Abstract:It is a fact that, when developing a new application, it is virtually impossible to reuse, as-is, existing datasets. This difficulty is the cause of additional costs, with the further drawback that the resulting application will again be hardly reusable. It is a negative loop which consistently reinforces itself and for which there seems to be no way out. iTelos is a general purpose methodology designed to break this loop. Its main goal is to generate reusable Knowledge Graphs (KGs), built reusing, as much as possible, already existing data.
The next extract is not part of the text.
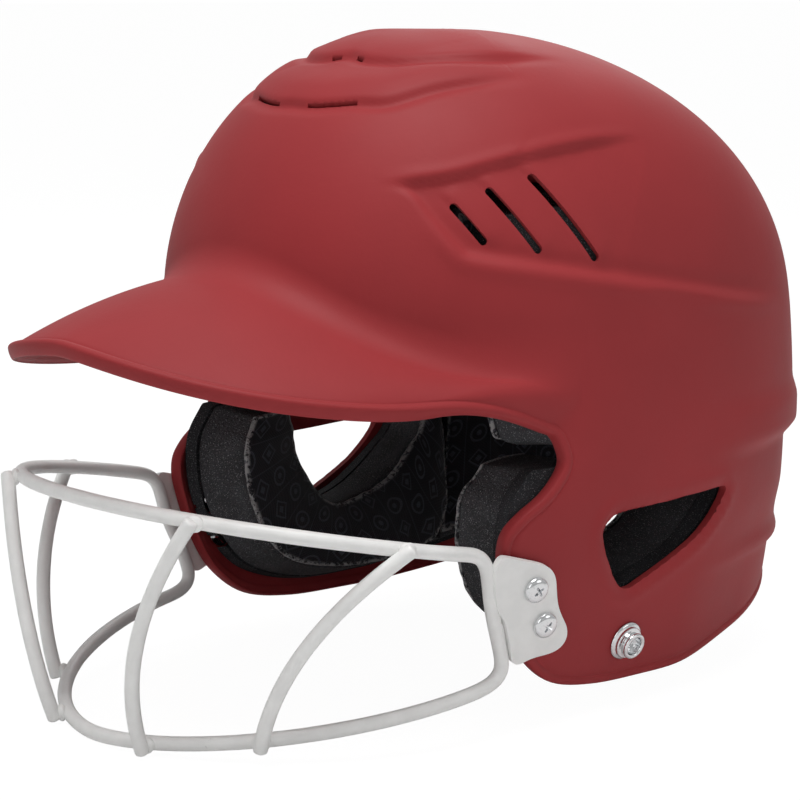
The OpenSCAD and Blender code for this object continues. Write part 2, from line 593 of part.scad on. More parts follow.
// Side wire, from the upper corner down to the lower one, in the frame of the plate
side_places = [[-15.6, 21.6, -0.4], [-17.4, 12, 0.1], [-18, 3.5, 0], [-18.3, -4.5, 0], [-19.2, -13, 0.7]];
side_wire = [for (p = side_places) seat_point(p)];
upper_end = [upper_corner.x + 0.4, upper_corner.y - bend, upper_z(upper_corner.y - bend)];
upper_steps = 15;
lower_steps = 16;
loop_half = concat(
    [for (i = [0:upper_steps]) upper_bar(90 * i / upper_steps)],
    [for (i = [0:4]) bezier(upper_end, upper_corner, side_wire[0], i / 4)],
    [for (i = [1:4]) side_wire[i]],
    [for (i = [1:4]) bezier(side_wire[4], lower_corner, lower_bar(88), i / 4)],
    [for (i = [1:lower_steps]) lower_bar(88 * (1 - i / lower_steps))]);
loop_path = concat(loop_half, [for (i = [len(loop_half) - 2:-1:1]) mirrored(loop_half[i])]);

// Rings round a path; the frame turns with the direction that leads away from the middle of the guard
function wire_ring(p, along, radius = wire / 2) =
    let (away = unit([p.x, p.y - guard_centre.y, 0]), n = unit(cross(along, away)), m = cross(along, n))
    [for (k = [0:wire_sides - 1]) let (a = 360 * k / wire_sides) p + radius * (cos(a) * n + sin(a) * m)];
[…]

The key assumption is that the design of a KG should be done middle-out meaning by this that the design should take into consideration, in all phases of the development: (i) the purpose to be served, that we formalize as a set of competency queries, (ii) a set of pre-existing datasets, possibly extracted from existing KGs, and (iii) a set of pre-existing reference schemas, whose goal is to facilitate sharability. We call these reference schemas, teleologies, as distinct from ontologies, meaning by this that, while having a similar purpose, they are designed to be easily adapted, thus becoming a key enabler of itelos.